Essa profunda sensação de descoberta de um novo sentido, essa surpresa, “A Surpresa de Ser” (9), essa espécie de epifania proporcionada pela palavra poética, origina-se e manifesta-se na subjetividade profunda do ser humano. Ela é uma indispensável via de acesso à compreensão da essência das coisas do mundo interior. Proporciona um momento de encontro entre o pensamento e a imaginação, que ajuda a entender e a superar o medo de viver, o medo de pensar e o medo de aprender. Somente pela superação desses medos é que as crianças e os jovens serão capacitados a dar coerência e sentido à sua existência humana, fazer progressos de aprendizagem, e elaborarem pensamentos.
Notas:
(1) Este texto é a 3ª parte de um ensaio sobre o tema da poesia infantil escrito por Dilan e enviado ao nosso blog. Completaremos sua publicação, ao longo deste 2º semestre, de forma intercalada com outros textos, de outros autores.

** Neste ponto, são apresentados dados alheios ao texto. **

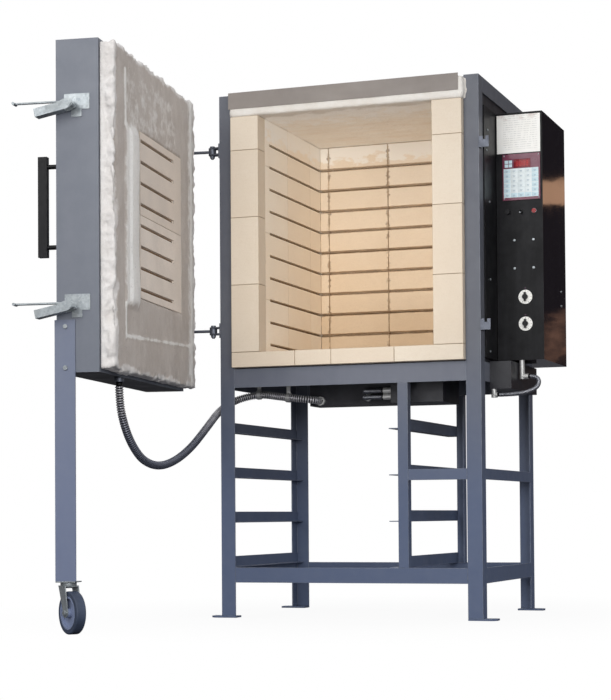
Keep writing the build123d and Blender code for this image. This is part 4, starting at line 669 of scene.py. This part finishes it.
def ribbedHose(look):
    path = hoseLine([cordAt(*point) for point in look["points"]], look["name"])
    marks = pathMarks(path)
    total, plain, root, height = marks[-1], look["plain"], look["root"], look["outer"] - look["root"]
    ribs = int((total - 2 * plain) / look["pitch"])
    step = (total - 2 * plain) / ribs
    rings = [(0.0, root), (plain * 0.5, root)]
    for rib in range(ribs):
        rings += [(plain + rib * step + share * step, root + height * size) for share, size in ribShape]
    rings.append((total, root))
    shape = bmesh.new()
    side = Vector((0.3, 0.5, 0.8))
    last, crests = None, []
    for (mark, radius), (index, spot) in zip(rings, pathSpots(path, marks, [mark for mark, radius in rings])):
        here = (path[index + 1] - path[index]).normalized()
        around = (path[min(index + 2, len(path) - 1)] - path[max(index - 1, 0)]).normalized()
        heading = here.lerp(around, 0.5).normalized()
        side = (side - heading * side.dot(heading)).normalized()
        last = addRing(shape, last, spot, side, heading.cross(side), radius, look["sides"])
        crests += [(radius - root) / height] * look["sides"]
    shape.faces.new(last)
    hose = tubeObject(look["name"], shape)
    hose.data.attributes.new("crest", "FLOAT", "POINT").data.foreach_set("value", crests)
    paint(hose, look["finish"])
    return hose, path, total


doorHoseSet = {
    "name": "doorHose", "outer": 0.0132, "root": 0.0102, "pitch": 0.0076, "plain": 0.012, "sides": 20,
    "finish": darkHose, "slot": "black_hose",
    "points": [
        (-501.5, -690.5, 756.5), (-501.5, -690.5, 690), (-500, -653, 614), (-498, -601, 559),
        (-495, -533, 518), (-491, -430, 503), (-487, -316, 523), (-484, -197, 568), (-483, -92, 625),
        (-482, 92, 732), (-380, 150, 768), (-283, 130, 752), (-165, 128, 739), (-165, 188, 739),
    ],
}
doorHose, doorPath, doorLength = ribbedHose(doorHoseSet)
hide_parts("door_conduit")
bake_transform(doorHose)

supplySet = {
    "name": "supplyHose", "outer": 0.0076, "root": 0.0062, "pitch": 0.0042, "plain": 0.006, "sides": 16,
    "finish": hoseMetal, "slot": "hose",
    "points": [
        (562, 218, 803), (596, 218, 803), (604, 192, 766), (570, 145, 743), (520, 124, 738), (480, 124, 738),
    ],
}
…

(2) Escritor gaúcho, nascido em Itaqui. Publicou vários livros de poesias e de narrativas para os públicos infantil, juvenil e adulto. Pela Editora Projeto publicou O vampiro Argemiro, 1993, Bamboletras, 1998, BrincRiar, 2007, e Poeplano, 2010, tendo, ainda, participação nos livros Poesia fora da estante, 1995, e Balaio de ideias, 2007. Recebeu os prêmios Açorianos de Literatura Infantil da Prefeitura Municipal de Porto Alegre e Livro do Ano, nas categorias Infantil, Narrativa Curta e Poesia da Associação Gaúcha de Escritores. Teve livros selecionados para o Catálogo de Bolonha (Itália) e outros indicados para o Prêmio Jabuti. Para saber mais sobre o autor: http://www.dilancamargo.com
(3) BOIMARE, Serge. Héroes Lectores – Jóvenes que odiabam leer. Editorial UV de la Universidad de Valaparíso. 2016, p. 19.
(4) TREVISAN, Armindo. Ler por Dentro. Pradense. 2010. p. 112.
(5) . p. 112.
(6) . p. 112.
(7) . p. 122.
(8) . p. 123.
(9) Título de um livro de poemas de Armindo Trevisan.